AUBURN, Calif. (AP) — Fifteen years after a California woman disappeared and 13 years after a man was convicted of her murder, authorities said Monday that they have found her body.

Christie Wilson, 27, was last seen in the parking lot of the Thunder Valley Casino northeast of Sacramento.

Wilson had been gambling with Mario Flavio Garcia at the casino and surveillance video showed the pair walking toward the exit in the early morning hours of Oct. 5, 2005.

Placer County sheriff’s detectives arrested Garcia after they found hair and blood spots with Wilson’s DNA in his car.

Garcia was convicted in 2007 of first-degree murder and sentenced to 59 years to life in prison.

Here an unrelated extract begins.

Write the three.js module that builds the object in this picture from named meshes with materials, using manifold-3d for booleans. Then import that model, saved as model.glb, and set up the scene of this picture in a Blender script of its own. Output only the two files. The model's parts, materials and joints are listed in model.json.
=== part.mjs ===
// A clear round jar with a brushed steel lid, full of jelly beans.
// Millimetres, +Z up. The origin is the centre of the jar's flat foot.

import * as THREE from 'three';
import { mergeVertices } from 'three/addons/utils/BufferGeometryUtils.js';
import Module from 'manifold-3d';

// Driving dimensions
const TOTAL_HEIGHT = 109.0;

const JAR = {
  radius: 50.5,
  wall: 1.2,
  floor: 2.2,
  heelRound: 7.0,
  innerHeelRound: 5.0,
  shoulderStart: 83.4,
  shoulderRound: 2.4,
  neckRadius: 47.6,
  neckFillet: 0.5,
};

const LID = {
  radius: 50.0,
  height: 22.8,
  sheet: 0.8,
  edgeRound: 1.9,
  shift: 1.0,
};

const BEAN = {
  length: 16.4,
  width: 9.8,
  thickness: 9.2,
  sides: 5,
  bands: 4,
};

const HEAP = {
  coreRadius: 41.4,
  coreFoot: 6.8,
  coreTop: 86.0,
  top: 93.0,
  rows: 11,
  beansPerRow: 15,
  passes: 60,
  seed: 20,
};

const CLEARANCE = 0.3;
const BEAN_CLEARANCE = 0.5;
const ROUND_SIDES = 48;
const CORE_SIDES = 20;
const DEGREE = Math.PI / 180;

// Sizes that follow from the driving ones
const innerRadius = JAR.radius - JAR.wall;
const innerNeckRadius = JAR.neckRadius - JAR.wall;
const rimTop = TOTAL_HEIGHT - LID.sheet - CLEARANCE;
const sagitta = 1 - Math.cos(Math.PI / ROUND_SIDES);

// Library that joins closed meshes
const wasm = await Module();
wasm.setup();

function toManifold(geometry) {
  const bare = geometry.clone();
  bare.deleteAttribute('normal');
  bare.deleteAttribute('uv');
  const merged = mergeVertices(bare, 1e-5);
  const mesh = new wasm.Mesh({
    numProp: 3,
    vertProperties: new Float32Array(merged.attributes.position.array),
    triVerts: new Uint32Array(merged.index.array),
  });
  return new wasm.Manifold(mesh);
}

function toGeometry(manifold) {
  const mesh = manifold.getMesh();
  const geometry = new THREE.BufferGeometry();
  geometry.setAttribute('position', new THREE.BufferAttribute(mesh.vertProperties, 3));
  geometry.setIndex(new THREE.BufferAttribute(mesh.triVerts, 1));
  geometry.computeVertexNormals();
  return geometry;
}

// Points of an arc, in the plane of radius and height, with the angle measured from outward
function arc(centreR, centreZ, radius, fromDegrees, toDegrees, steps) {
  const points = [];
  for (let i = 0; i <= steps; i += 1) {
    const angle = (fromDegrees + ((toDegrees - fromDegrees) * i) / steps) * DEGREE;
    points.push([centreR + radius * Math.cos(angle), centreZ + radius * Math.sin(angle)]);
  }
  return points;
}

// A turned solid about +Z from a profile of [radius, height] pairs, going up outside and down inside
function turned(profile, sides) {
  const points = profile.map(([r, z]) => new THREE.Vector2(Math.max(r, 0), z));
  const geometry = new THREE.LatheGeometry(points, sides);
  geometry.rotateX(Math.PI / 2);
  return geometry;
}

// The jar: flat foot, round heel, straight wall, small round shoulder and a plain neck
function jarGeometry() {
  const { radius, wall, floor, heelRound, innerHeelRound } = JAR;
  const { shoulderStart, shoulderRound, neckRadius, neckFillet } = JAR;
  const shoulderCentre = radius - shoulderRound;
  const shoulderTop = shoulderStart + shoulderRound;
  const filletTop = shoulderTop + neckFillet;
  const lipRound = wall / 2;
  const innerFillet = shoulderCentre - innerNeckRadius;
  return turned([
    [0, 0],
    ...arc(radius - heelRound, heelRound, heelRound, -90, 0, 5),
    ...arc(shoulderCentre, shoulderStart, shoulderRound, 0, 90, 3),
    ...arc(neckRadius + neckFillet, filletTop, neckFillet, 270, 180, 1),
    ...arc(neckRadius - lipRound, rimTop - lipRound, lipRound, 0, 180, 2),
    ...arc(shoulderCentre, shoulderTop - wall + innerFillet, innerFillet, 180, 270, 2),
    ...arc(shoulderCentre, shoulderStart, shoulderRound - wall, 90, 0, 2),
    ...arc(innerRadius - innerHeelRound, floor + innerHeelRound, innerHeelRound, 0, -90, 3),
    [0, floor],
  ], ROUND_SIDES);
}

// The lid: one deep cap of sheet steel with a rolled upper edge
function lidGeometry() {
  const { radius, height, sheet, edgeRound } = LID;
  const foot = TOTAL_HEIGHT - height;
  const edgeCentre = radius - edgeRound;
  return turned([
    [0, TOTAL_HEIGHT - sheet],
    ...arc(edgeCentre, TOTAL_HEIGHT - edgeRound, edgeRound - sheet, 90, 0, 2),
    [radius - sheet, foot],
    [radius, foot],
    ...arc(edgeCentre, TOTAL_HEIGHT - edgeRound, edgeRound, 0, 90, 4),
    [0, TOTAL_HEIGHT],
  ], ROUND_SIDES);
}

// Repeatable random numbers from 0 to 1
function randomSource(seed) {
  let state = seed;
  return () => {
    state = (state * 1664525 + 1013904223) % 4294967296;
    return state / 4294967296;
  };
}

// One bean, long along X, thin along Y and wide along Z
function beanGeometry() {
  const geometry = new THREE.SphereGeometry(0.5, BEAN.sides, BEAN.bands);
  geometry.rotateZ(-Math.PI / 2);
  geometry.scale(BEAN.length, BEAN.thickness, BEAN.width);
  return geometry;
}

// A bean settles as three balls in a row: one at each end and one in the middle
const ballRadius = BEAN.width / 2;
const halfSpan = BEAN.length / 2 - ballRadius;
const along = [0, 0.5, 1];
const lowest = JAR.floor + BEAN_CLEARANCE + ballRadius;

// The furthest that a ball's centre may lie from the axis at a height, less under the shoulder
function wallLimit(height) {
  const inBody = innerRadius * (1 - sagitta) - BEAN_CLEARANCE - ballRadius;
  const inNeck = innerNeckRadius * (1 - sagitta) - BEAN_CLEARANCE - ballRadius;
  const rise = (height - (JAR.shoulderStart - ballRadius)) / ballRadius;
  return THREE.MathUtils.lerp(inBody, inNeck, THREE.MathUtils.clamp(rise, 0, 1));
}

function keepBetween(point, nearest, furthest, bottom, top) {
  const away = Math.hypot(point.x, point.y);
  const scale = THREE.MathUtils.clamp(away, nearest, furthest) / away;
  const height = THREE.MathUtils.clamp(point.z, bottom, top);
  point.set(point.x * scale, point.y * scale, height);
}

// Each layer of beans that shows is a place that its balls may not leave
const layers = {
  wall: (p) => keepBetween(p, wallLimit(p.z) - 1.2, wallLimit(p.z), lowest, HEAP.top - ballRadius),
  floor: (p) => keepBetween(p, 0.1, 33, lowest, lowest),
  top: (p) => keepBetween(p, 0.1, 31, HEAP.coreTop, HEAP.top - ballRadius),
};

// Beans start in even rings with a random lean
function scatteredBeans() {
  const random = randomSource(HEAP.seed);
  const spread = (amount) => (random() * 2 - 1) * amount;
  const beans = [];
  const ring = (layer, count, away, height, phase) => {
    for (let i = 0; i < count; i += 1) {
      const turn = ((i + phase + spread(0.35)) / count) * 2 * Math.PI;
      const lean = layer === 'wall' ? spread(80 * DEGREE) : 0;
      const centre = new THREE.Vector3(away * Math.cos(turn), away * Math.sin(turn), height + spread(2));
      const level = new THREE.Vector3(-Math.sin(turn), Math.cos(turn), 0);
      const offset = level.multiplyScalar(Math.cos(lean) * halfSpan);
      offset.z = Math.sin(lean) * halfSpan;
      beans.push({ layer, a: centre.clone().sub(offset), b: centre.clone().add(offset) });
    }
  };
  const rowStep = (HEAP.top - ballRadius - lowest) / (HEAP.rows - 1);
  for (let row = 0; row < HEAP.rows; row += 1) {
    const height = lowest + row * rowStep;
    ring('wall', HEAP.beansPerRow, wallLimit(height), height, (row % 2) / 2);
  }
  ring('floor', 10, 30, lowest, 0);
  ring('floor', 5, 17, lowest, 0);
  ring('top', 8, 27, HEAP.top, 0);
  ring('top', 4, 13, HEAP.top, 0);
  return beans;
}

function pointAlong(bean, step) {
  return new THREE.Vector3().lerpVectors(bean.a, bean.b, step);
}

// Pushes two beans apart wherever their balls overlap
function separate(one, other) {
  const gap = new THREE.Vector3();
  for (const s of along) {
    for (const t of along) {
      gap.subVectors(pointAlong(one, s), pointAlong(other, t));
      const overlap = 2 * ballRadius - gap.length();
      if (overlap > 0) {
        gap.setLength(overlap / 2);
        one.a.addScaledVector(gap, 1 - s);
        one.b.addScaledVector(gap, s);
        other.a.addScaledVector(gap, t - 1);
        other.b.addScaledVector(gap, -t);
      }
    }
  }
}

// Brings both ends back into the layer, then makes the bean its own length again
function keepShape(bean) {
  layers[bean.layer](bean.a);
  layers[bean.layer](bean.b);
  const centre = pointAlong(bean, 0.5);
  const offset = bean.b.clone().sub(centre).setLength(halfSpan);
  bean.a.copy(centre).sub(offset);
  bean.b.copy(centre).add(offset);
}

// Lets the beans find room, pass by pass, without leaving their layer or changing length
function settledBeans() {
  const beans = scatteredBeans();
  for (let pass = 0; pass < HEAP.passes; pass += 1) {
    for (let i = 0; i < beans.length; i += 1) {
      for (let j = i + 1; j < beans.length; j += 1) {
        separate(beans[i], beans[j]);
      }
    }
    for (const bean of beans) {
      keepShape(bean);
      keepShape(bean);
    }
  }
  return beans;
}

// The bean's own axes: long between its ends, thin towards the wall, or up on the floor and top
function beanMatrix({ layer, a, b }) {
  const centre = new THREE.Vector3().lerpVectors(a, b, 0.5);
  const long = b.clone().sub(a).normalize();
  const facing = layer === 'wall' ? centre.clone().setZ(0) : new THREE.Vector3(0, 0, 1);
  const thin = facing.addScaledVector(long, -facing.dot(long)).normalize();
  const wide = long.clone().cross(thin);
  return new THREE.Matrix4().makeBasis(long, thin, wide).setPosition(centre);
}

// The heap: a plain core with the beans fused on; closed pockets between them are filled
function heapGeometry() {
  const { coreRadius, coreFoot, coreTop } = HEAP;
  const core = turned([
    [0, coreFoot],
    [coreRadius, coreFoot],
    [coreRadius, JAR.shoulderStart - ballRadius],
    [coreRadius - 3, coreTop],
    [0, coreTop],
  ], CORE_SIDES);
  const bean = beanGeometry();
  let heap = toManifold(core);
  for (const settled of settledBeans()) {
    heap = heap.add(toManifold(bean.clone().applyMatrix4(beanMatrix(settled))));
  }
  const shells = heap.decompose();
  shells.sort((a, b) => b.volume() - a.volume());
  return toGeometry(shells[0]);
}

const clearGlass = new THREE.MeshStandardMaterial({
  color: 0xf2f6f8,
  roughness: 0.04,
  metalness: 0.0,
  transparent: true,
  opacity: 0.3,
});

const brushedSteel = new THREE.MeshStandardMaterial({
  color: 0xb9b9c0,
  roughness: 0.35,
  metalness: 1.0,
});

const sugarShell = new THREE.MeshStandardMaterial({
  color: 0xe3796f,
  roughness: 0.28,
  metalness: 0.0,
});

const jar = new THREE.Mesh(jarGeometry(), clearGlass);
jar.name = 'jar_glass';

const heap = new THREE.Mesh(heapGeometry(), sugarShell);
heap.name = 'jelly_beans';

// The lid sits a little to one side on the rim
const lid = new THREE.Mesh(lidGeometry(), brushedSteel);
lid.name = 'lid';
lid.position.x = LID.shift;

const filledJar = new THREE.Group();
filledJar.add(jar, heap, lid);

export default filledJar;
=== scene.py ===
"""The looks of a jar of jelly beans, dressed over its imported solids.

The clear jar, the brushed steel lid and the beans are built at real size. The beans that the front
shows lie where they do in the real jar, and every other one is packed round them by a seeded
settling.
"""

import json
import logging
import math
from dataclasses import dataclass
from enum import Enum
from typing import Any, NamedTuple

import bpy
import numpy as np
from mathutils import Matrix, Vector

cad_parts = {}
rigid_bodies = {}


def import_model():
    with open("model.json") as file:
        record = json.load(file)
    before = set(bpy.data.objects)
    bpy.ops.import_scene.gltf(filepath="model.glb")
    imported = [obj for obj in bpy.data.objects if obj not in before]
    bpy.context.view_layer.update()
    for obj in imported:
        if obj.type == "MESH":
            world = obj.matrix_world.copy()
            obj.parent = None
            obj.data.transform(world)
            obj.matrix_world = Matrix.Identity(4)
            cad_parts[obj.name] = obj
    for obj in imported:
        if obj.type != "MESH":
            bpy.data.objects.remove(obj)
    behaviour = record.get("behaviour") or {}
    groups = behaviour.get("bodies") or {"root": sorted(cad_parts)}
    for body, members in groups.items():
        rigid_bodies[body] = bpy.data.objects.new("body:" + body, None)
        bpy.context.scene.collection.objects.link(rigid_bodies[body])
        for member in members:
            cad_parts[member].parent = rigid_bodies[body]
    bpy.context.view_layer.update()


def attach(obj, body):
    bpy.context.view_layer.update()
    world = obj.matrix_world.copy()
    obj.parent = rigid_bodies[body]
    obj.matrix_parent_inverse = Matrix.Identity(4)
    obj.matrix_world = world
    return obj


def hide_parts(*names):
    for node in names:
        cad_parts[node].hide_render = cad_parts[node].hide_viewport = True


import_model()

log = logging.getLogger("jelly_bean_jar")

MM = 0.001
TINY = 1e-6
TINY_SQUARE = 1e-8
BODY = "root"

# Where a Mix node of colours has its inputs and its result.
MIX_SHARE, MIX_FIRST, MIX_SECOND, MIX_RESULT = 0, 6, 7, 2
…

Last week investigators returned to Garcia’s former home in Auburn and conducted a new search, according to a statement Monday from the Placer County Sheriff’s Office

“They scanned the four-and-a-half-acre lot using Ground Penetrating Radar technology and identified several areas of interest,” the statement said. “Detectives and investigators searching one of those areas located and recovered skeletal remains which were brought to the Placer County Morgue for examination. Dental records have confirmed the remains found on the property, formerly owned by Garcia, are those of Christie Wilson.”

Wilson’s mother, Debbie Boyd, said the announcement marked “a day of peace” for the family.

“It’s a peace we haven’t had, and we are so happy to finally be able to close this chapter of torment and be able to move forward with great thanksgiving,” Boyd said at a Monday news conference.

Garcia, now 67, is serving his sentence at the R.J. Donovan Correctional Facility near San Diego, according to the Sacramento Bee.